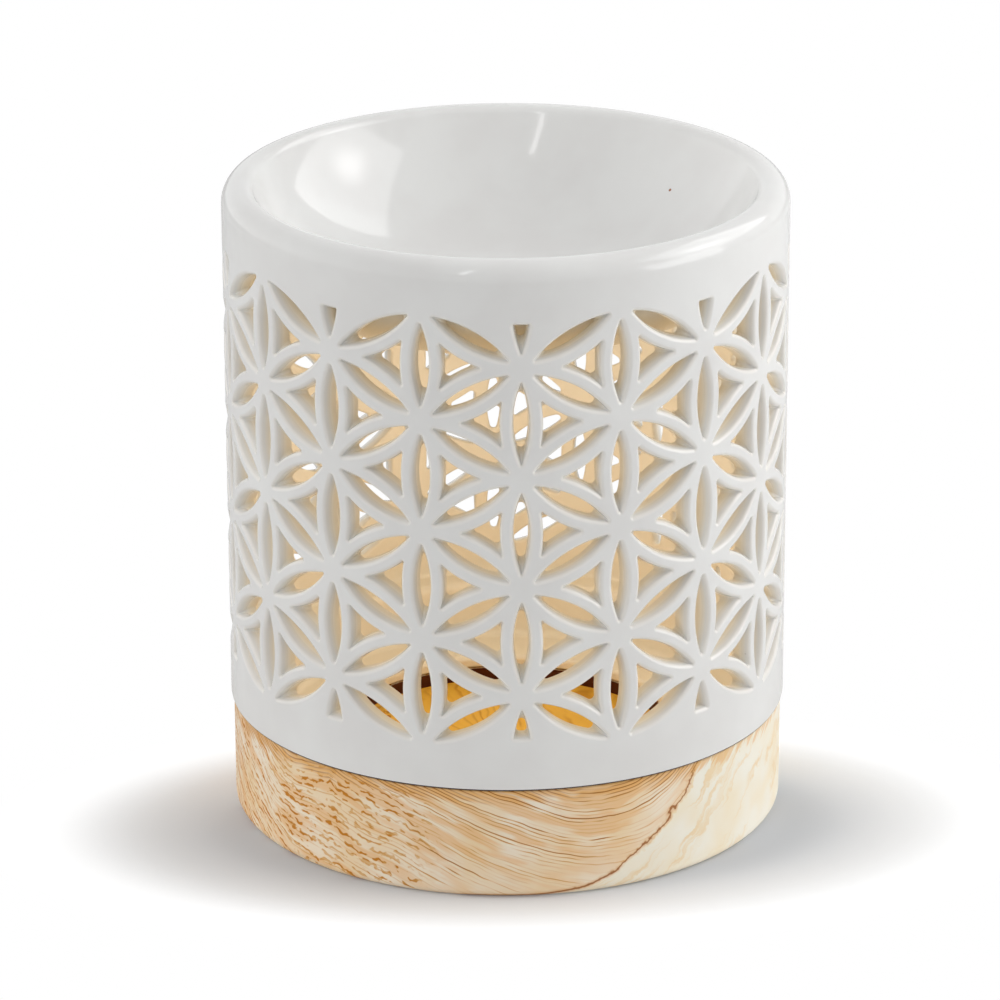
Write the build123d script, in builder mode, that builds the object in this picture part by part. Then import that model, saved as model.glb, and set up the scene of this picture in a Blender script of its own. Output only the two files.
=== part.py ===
"""Essential oil burner: a glazed cylinder with a pierced wall and an oil bowl, in a turned wooden base.

The burner is three clay parts that meet face to face: the bowl with its rolled rim, the pierced wall and the
stepped foot ring. It lifts straight off the wooden base, whose deeper recess is the seat of a tealight.
+Z is up, the origin is at the middle of the underside of the base, and the first column of stars faces -Y.
"""

import os
from math import atan2, cos, degrees, hypot, radians, sin, sqrt

from build123d import *

# Overall sizes in millimetres
burner_radius = 50.0
burner_height = 116.1
base_height = 20.35

# Clay walls
wall_thickness = 3.6
floor_thickness = 2.1

# Oil bowl and its rolled rim
rim_depth = 8.7
rim_outer_rounding = 3.6
rim_inner_rounding = 2.2
bowl_depth = 21.7
bowl_flat_radius = 12.0

# Lattice of the pierced wall: nine pairs of columns of stars, four stars in the first column of a pair
column_pairs = 9
star_rows = 4
top_band = 2.0
bottom_band = 6.35
strip_width = 2.3
cut_petal_share = 0.387

# Foot ring: a hem that stands on the base, a spigot that drops into it and a floor with a round hole
spigot_step = 5.4
spigot_length = 9.15
floor_width = 10.5
hem_rounding = 0.6
spigot_rounding = 2.0
floor_hole_rounding = 0.9
inner_rounding = 1.5

# Wooden base: a little narrower than the burner, with a recess for the spigot and a deeper one, as wide as
# the floor hole, for the tealight
base_step = 0.5
spigot_clearance = 0.4
floor_clearance = 0.3
seat_depth = 2.4
underside_rounding = 1.6
seam_rounding = 0.3

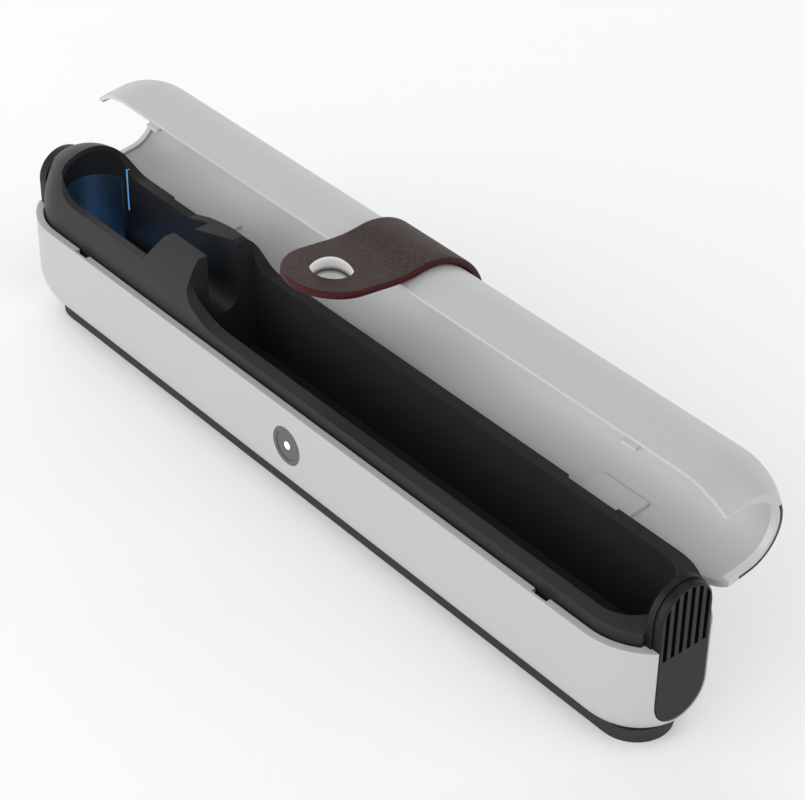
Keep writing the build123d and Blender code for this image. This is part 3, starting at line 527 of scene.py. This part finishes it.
def strap_mesh(sizes):
    """Closed leather sheet with round painted edges, bent to its rest shape."""
    mesh = bmesh.new()
    paint = mesh.verts.layers.float.new("edge_paint")
    hide = mesh.loops.layers.uv.new("hide")
    flat = {}

    def point(run, across, height, edge):
        (y, z), out = strap_station(sizes, run)
        y, z = shut_to_open(y + out[0] * height, z + out[1] * height)
        vert = mesh.verts.new((across, y, z))
        vert[paint] = edge
        flat[vert] = (across, run)
        return vert

    def face_sheet(height):
        """One flat face of the leather, and the loop of points round it."""
        grid = []
        for run, half in rows:
            line = []
            for step in range(columns + 1):
                across = half * (2 * step / columns - 1)
                line.append(point(run, across, height, 0.0))
            grid.append(line)
        tip = point(tip_run, 0.0, height, 0.0)
        for low, high in zip(grid, grid[1:]):
            for step in range(columns):
                mesh.faces.new((low[step], low[step + 1], high[step + 1], high[step]))
        last = grid[-1]
        for step in range(columns):
            mesh.faces.new((last[step], last[step + 1], tip))
        left = [line[0] for line in reversed(grid[1:])]
        return grid[0] + [line[-1] for line in grid[1:]] + [tip] + left

    def edge_ring(out, height):
        """Painted points outside the top face's loop."""
        ring = []
        for vert in top:
            across, run = flat[vert]
            ahead, aside = (1.0, 0.0)
            if run < tip_run:
                ahead, aside = flat_outward(sizes, run, across)
            ring.append(point(run + ahead * out, across + aside * out, height, 1.0))
        return ring

    columns = 24
    round_steps = 6
    rows, tip_run = strap_rows(sizes)
    half_thick = sizes.thickness / 2
    rise = half_thick - sizes.edge_round
    top, bottom = face_sheet(half_thick), face_sheet(-half_thick)
    upper_edge = []
    for step in range(1, round_steps + 1):
        turn = pi / 2 * step / round_steps
        upper_edge.append((sizes.edge_round * sin(turn), rise + sizes.edge_round * cos(turn)))
    lower_edge = [(out, -height) for out, height in reversed(upper_edge)]
    rings = [top, *(edge_ring(*place) for place in upper_edge + lower_edge), bottom]
    for upper, lower in zip(rings, rings[1:]):
        for step in range(len(upper)):
            after = (step + 1) % len(upper)
            mesh.faces.new((upper[step], upper[after], lower[after], lower[step]))
    bmesh.ops.recalc_face_normals(mesh, faces=mesh.faces)
    for face in mesh.faces:
        for corner in face.loops:
            corner[hide].uv = flat[corner.vert]
    data = bpy.data.meshes.new("leather_strap")
    mesh.to_mesh(data)
    mesh.free()
    smooth(data, 60)
    return data


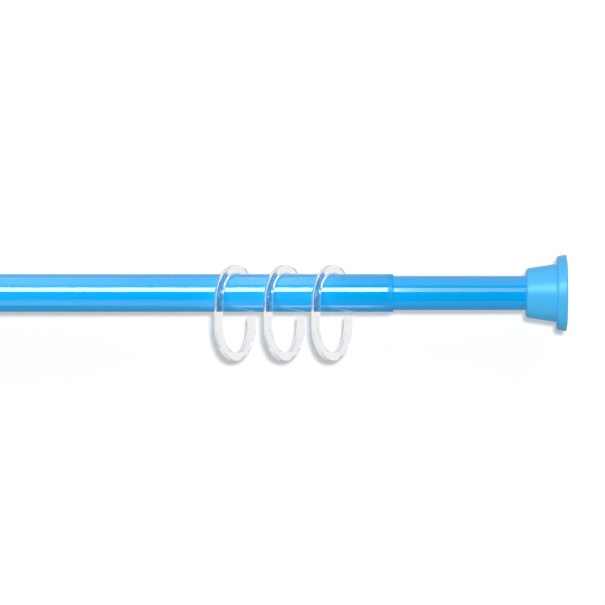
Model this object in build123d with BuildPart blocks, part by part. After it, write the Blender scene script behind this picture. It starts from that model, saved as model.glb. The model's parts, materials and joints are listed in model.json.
★ ★ ★
Output exactly those lines that lie from the line with "Keep writing the" through the line with "return vert", with both of those lines included.

*EXERCISE ANSWER*:
Keep writing the build123d and Blender code for this image. This is part 3, starting at line 527 of scene.py. This part finishes it.
def strap_mesh(sizes):
    """Closed leather sheet with round painted edges, bent to its rest shape."""
    mesh = bmesh.new()
    paint = mesh.verts.layers.float.new("edge_paint")
    hide = mesh.loops.layers.uv.new("hide")
    flat = {}

    def point(run, across, height, edge):
        (y, z), out = strap_station(sizes, run)
        y, z = shut_to_open(y + out[0] * height, z + out[1] * height)
        vert = mesh.verts.new((across, y, z))
        vert[paint] = edge
        flat[vert] = (across, run)
        return vert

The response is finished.